Document management

    Living in Germany you tend to collect a lot of paper. I mean physical, dead-tree, paper. And a lot of it. Receipts! Invoices! Appointment confirmation! Prescription! Many many important things.

    To an untrained ear, this might not sound like a big problem. I used to think the same way. And I never thought I'd face a problem like this ever in my life. Even after moving to Germany, it never really bothered me. That was until I had to scour through stacks scattered around my apartment to find a certain document.

    To combat this, I decided to digitize all my documents. So I bought a scanner. It also came with a printer. That was no accident. Thing is, here you need both. I'd been asking my friends to print my documents until then.

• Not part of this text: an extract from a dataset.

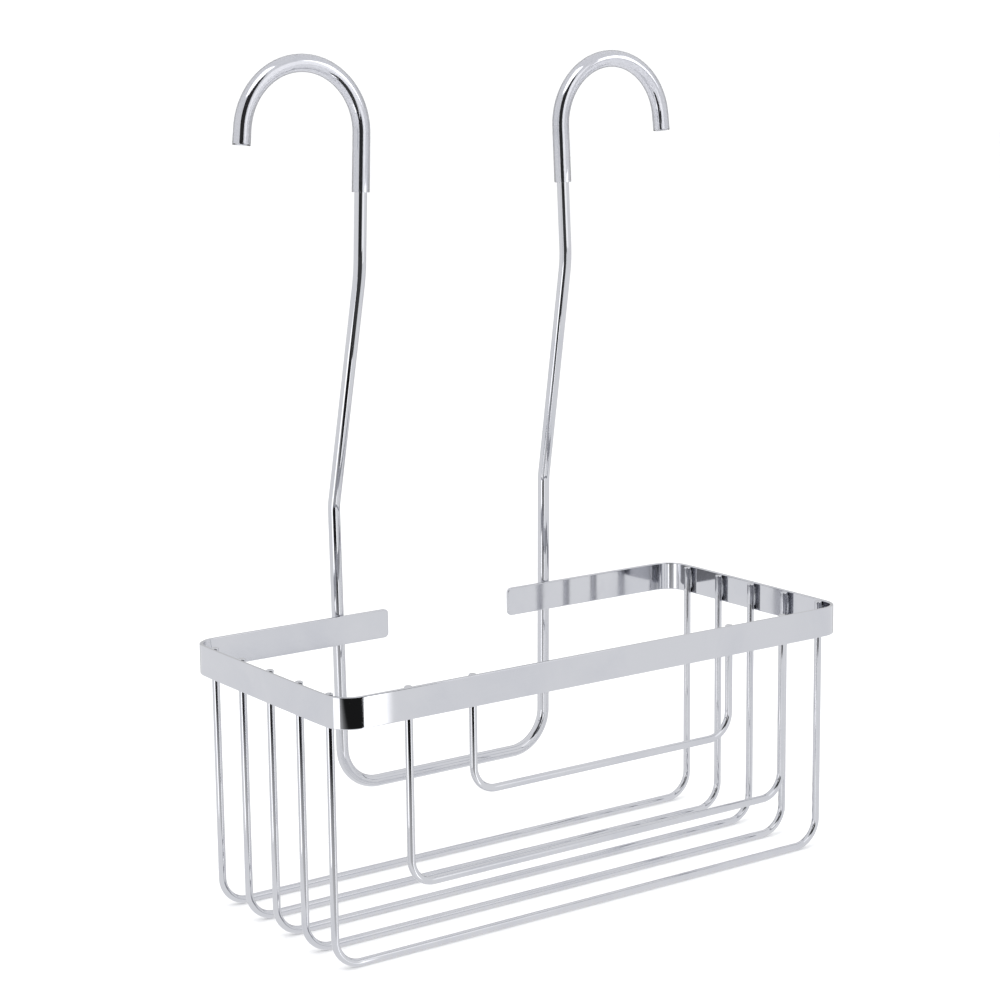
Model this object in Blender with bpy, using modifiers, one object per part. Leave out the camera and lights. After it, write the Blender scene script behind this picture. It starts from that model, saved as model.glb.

    I spent a weekend scanning almost all of my documents. I moved them all into an external SSD. Named and grouped them as best as I could. All my important documents, scanned, and labeled, right there on the table. I felt a huge weight was off of my shoulder. Never again will I search in despair.

    Fast forward a year later, I'm facing the same problem. I have a growing backlog of documents that I've yet to digitize. And searching for documents seems to take longer than before.

    What happened? Turns out I did a half-ass job of building it. There were a few things that I didn't take into account.

    Friction

    Friction to add new documents resulted in a large backlog. I wanted to scan the document and not use the mobile camera for that because scanning on mobile is a hassle. Things started piling up.

    Lack of full text search becomes very noticable whenever you need to find a document. It's not a big deal if you're good at categorizing your files and building a hierarchy. But I found myself scour through directories to find the right one time and again.

    Physical counterparts

    I also negelected to find a system to store the physical copies. Having just a digital version is enough for certain types of documents but there are some that I need to keep the paper version as well. Currently they're scattered across different boxes in the apartment. I need an efficient system to store and index those for easy retrieval.

    This is not a new problem so I'm confident that I'll find a lot of inspirations on the internet.

    Next

    I've decided to give this another go. I'm also looking into leveraging some tools. Currently I'm testing paperless-ngx. It's a fantastic piece of software. It's also built using Django which is a plus for me because I have experience with it.

    What I like about paperless-ngx is that it doesn't have a lot of friction when it comes to adding new documents. It does a really good OCR. It has a good full text search.

    There are also other web based tools similar to this. I briefly installed papermerge and gave it a spin. The papermerge UI didn't click it for me.

    I haven't stopped looking though. While paperless-ngx is very capable, I'm trying to avoid having a server. I could run them on my laptop but that's not ideal. A local-first solution would be great. OpenPaperwork seems like something I want. It promises OCR and quick search. But it doesn't seem to run on MacOS.

    I'm also tempted to write a bare-bones solution myself. I could use tesseract for OCR and build a full-text search index with SQLite. For extra portability, maintain a metadata file next to the original file that stores the extracted text, tags, and other things. But I'm holding off for now and see if there's anything else.